A derrota que mudou tudo
No dia 18 de maio de 1994, o Barcelona enfrentou o Milan com o status astronômico de favorito. Mas, em campo, o que se viu foi um dos maiores chocolates da história da Liga dos Campeões. Os italianos, mesmo sem Baresi, Costacurta, Van Basten e com vários jogadores atuando no improviso, venceu os catalães por inapeláveis 4 a 0, num show inesquecível para qualquer torcedor rossonero e capaz apenas em um esporte como o futebol. A máquina dirigida com maestria por Cruyff simplesmente não jogou e cometeu erros inexplicáveis de marcação, passes e demonstrou muita falta de concentração. Ali, como reconheceu o próprio Cruyff, era o início do fim de uma era.
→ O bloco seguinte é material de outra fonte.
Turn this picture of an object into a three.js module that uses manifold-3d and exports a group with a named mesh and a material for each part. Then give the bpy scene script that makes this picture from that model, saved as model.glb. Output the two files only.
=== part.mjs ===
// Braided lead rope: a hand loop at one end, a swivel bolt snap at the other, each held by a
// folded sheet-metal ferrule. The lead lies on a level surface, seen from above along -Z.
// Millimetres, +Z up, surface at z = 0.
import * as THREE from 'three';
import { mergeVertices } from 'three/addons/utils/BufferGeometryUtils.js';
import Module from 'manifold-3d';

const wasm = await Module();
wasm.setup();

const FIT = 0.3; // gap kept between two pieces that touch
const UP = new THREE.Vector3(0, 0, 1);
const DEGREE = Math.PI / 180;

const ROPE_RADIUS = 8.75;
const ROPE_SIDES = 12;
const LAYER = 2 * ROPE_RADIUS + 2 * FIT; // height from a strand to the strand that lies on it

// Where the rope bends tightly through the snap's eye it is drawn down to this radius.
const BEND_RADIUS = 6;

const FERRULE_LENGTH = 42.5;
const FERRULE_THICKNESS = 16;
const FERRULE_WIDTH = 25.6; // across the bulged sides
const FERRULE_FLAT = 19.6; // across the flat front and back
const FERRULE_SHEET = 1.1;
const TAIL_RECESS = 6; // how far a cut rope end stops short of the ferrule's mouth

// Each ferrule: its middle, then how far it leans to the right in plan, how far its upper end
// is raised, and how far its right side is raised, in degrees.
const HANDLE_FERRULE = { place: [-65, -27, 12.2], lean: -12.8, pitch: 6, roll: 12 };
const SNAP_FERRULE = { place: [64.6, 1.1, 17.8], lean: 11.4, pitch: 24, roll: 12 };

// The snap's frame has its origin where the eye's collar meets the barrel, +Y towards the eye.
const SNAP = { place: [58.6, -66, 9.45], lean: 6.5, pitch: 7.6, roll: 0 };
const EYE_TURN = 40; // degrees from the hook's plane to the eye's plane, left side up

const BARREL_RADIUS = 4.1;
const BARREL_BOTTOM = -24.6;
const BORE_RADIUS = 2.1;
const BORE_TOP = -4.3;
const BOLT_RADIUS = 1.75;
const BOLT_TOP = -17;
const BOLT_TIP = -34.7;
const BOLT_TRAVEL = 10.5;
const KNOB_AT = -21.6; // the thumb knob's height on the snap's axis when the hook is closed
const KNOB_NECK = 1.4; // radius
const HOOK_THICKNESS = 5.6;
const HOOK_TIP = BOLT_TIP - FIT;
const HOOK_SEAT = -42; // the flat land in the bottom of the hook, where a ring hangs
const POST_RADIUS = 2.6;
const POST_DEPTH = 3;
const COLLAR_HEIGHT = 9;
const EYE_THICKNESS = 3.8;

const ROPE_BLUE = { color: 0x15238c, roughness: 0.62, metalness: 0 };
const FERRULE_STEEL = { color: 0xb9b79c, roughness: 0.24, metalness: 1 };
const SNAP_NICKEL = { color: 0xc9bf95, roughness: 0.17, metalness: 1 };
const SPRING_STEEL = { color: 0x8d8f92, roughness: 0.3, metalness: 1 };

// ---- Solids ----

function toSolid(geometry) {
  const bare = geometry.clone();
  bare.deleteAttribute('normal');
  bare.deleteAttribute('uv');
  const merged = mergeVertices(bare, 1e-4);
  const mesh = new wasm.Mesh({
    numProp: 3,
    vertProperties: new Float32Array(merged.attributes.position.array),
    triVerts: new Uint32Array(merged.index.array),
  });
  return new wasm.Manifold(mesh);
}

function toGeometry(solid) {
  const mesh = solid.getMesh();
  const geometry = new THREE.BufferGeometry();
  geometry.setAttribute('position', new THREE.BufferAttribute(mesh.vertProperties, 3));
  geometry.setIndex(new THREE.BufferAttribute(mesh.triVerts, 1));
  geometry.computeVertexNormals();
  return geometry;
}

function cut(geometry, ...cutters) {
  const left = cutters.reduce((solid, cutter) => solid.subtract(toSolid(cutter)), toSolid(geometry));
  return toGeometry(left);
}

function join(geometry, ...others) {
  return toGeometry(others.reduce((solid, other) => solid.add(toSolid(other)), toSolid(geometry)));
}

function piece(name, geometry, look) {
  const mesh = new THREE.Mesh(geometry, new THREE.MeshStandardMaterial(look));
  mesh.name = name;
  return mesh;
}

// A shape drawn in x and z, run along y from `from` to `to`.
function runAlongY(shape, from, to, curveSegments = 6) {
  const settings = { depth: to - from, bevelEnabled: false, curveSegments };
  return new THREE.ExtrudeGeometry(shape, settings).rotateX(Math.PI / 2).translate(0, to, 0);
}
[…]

Após o revés na Liga, Cruyff começou a se desentender com as estrelas do elenco, em especial Michael Laudrup, que não engoliu o fato de ter sido preterido na decisão continental por causa do rodízio e se mandou para Madrid. Romário e Stoichkov também tiveram desavenças com o treinador e deixaram a Catalunha na sequência. Nesse meio tempo, o técnico quase assinou um contrato para dirigir a Seleção da Holanda na Copa do Mundo de 1994, mas o acordo foi cancelado pouco antes do início do Mundial.
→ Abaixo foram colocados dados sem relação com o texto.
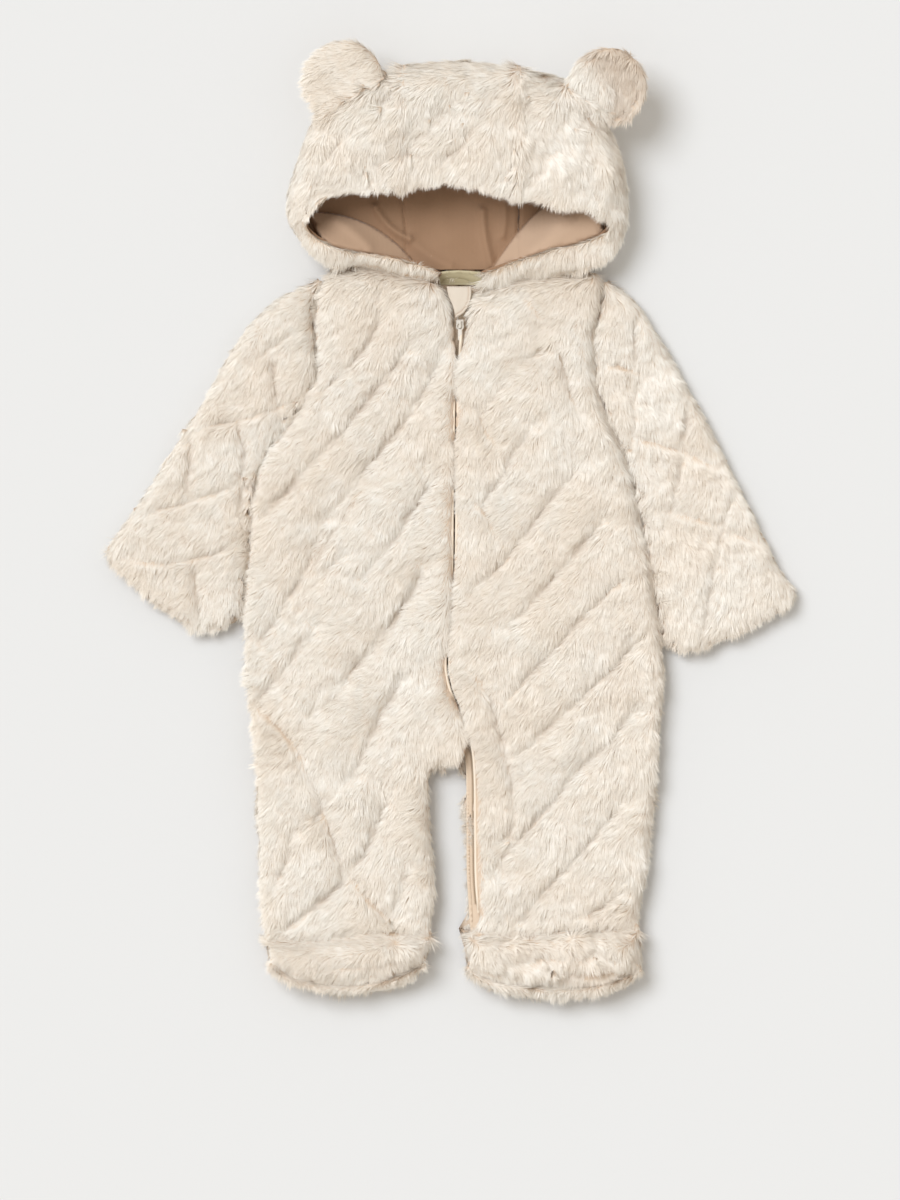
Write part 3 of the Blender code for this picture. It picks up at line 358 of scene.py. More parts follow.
# %% [markdown]
# ## The cloth that the pile grows on
# Each packed panel is a wall of pile, wadding and backing with faces about a centimetre across.
# A finer copy of it, rounded and sunk by the height of the pile, is the cloth itself. Only its
# outer face is sunk, because that is where the fur is.

# %% A finer copy of a panel
EDGE_LONG = 6.5 * MM  # the longest edge of a finer copy
EDGE_AT_LINES = 3.4 * MM  # and beside a stitched line
LINE_REACH = 5 * MM
LEVEL = 0.7  # normal.z of a face that is nearly level


def shows(node, normal):
    """Whether a face is seen: not an underside, nor the back's inside under the fronts."""
    return normal.z > -LEVEL and (node != "back" or normal.z < LEVEL)


def finer(node, edge, lines=(), edge_at_lines=EDGE_AT_LINES, rounds=6):
    """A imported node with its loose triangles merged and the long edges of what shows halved."""
    work = bmesh.new()
    work.from_mesh(frame["nodes"][node].data)
    bmesh.ops.remove_doubles(work, verts=work.verts, dist=1e-6)
    for _ in range(rounds):
        work.normal_update()
        edges = [e for e in work.edges if any(shows(node, f.normal) for f in e.link_faces)]
        most = np.full(len(edges), edge)
        if lines:
            middles = np.array([(e.verts[0].co + e.verts[1].co) / 2 for e in edges])
            away = np.min([to_line(middles, line)[0] for line in lines], axis=0)
            most[away < LINE_REACH] = edge_at_lines
        wide = [e for e, limit in zip(edges, most) if e.calc_length() > limit]
        if not wide:
            break
        bmesh.ops.subdivide_edges(work, edges=wide, cuts=1)
        bmesh.ops.triangulate(work, faces=[f for f in work.faces if len(f.verts) > 3])
    return mesh_of(work, node)


def table_of(data, name, size, kind=np.float32):
    """A mesh's own list, such as its points or normals, as an array."""
    out = np.empty(len(data) * size, dtype=kind)
    data.foreach_get(name, out)
    return out.reshape(-1, size).astype(float if kind == np.float32 else int)


def points_and_top(mesh):
    """A mesh's points, and which of them lie on its upper side."""
    top = table_of(mesh.vertex_normals, "vector", 3)[:, 2] > 0.2
    return table_of(mesh.vertices, "co", 3), top


def moved_to(mesh, points):
    """Gives a mesh its points, and returns the normals that it then has."""
    mesh.vertices.foreach_set("co", points.astype(np.float32).ravel())
    mesh.update()
    return table_of(mesh.vertex_normals, "vector", 3)


def neighbour_mean(values, edges):
    """For each point, the mean of its neighbours' values."""
    a = np.concatenate([edges[:, 0], edges[:, 1]])
    b = np.concatenate([edges[:, 1], edges[:, 0]])
    count = np.maximum(np.bincount(a, minlength=len(values)), 1)
    sums = [np.bincount(a, weights=values[b, k], minlength=len(values)) for k in range(3)]
    return np.stack(sums, axis=1) / count[:, None]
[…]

O treinador percebeu que era preciso renovar o elenco do Barcelona e o fez já na temporada 1994-1995, quando oito jogadores deixaram o clube e cinco jovens das categorias de base foram incorporados ao time profissional, entre eles seu filho, Jordi Cruyff. No entanto, a equipe não conseguiu manter a força de antes e sucumbiu em todas as competições que disputou, com o ápice da era negra sendo o revés de 5 a 0 para o Real Madrid, fora de casa, no sonhado troco dos merengues ante o maior rival.
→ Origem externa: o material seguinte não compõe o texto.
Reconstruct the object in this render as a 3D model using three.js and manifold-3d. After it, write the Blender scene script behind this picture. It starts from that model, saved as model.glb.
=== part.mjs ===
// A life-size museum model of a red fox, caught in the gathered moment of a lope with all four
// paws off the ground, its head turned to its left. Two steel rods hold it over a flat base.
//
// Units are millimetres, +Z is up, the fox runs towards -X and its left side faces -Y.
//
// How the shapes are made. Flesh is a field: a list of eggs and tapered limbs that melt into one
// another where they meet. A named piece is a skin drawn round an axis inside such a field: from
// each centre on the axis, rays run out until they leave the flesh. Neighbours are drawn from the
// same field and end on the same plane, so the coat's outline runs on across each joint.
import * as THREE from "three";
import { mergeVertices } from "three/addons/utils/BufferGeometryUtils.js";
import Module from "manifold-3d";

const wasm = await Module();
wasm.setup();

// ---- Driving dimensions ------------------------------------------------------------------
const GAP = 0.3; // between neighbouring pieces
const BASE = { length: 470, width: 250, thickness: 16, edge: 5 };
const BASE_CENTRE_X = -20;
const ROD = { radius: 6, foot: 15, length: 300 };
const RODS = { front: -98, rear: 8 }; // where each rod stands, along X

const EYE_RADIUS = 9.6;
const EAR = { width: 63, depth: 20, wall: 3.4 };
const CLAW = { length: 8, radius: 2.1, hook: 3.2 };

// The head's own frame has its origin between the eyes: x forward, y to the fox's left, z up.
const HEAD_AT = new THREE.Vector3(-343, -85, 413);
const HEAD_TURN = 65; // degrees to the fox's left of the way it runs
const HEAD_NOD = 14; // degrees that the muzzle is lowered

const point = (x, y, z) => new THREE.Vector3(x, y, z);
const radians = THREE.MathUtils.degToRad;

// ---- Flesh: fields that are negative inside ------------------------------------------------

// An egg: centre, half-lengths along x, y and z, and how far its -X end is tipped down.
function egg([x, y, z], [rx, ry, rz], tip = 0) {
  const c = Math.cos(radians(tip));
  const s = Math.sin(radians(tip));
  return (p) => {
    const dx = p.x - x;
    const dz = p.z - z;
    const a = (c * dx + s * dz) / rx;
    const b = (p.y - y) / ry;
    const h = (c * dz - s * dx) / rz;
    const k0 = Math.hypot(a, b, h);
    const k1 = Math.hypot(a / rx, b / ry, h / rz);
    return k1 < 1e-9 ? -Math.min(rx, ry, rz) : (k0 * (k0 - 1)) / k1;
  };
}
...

Na temporada seguinte, as últimas estrelas remanescentes do Dream Team deixaram o clube, Cruyff não venceu títulos novamente e sua estadia na Catalunha chegou ao fim após relações desgastadas e oito anos de convivência, um recorde de permanência de um treinador no Barcelona até hoje. O adeus ao Barça fez com que Cruyff desistisse de seguir a carreira de treinador para cuidar da saúde e também para virar comentarista e um notável consultor em diversos assuntos futebolísticos, trabalhando para a Federação Holandesa de Futebol, para o Ajax e para o Barcelona, onde sempre foi influente e amado. Nos anos 2000, comandou a Seleção da Catalunha em alguns momentos, mas não fez do trabalho algo fixo. Ele prefere acompanhar o futebol e trabalhar por ele, mas sempre longe dos gramados e com seus ácidos comentários pertinentes ou controversos.
Para sempre uma lenda
Depois da aposentadoria definitiva, o trabalho de Cruyff ganhou ainda mais força com o passar dos anos. A semente que ele plantou lá em 1979, com La Masia, e os ensinamentos transmitidos para diversos jogadores tanto no Ajax quanto no Barcelona refletiram no mundo inteiro. Em 1995, o Ajax foi campeão da Liga dos Campeões da UEFA jogando no mesmo esquema tático de Cruyff e com vários jovens de sua academia. Entre 2008 e 2012, o Barcelona montou seu melhor time da história com mais da metade de seus craques formada em La Masia e comandados por um técnico que aprendeu no campo a essência do toque de bola e do futebol de qualidade: Josep Guardiola, que, em suas próprias palavras, “restaurou e reformou o edifício que Cruyff construiu anos atrás”.
De personalidade forte e uma inteligência marcante, Johan Cruyff se consolidou como um dos principais treinadores da história por pensar além das quatro linhas. Ele foi um dos poucos que deu importância ao futuro e aos jovens, bem como transparecer sua fidelidade à essência do futebol bem jogado e ofensivo que teima em desaparecer em diversos países. Com seu trabalho, ele transformou para sempre a filosofia do FC Barcelona e ajudou o clube a se tornar um dos maiores titãs do planeta em títulos, sócios, torcida e admiradores espalhados pelo mundo inteiro. Que bom seria se o futebol tivesse mais “Cruyffs” por aí, que pensassem no clube, em sua estrutura e na formação de bases sólidas para um futuro promissor. Mas Cruyff só existiu um. E ele foi imortal e total, como jogador e técnico.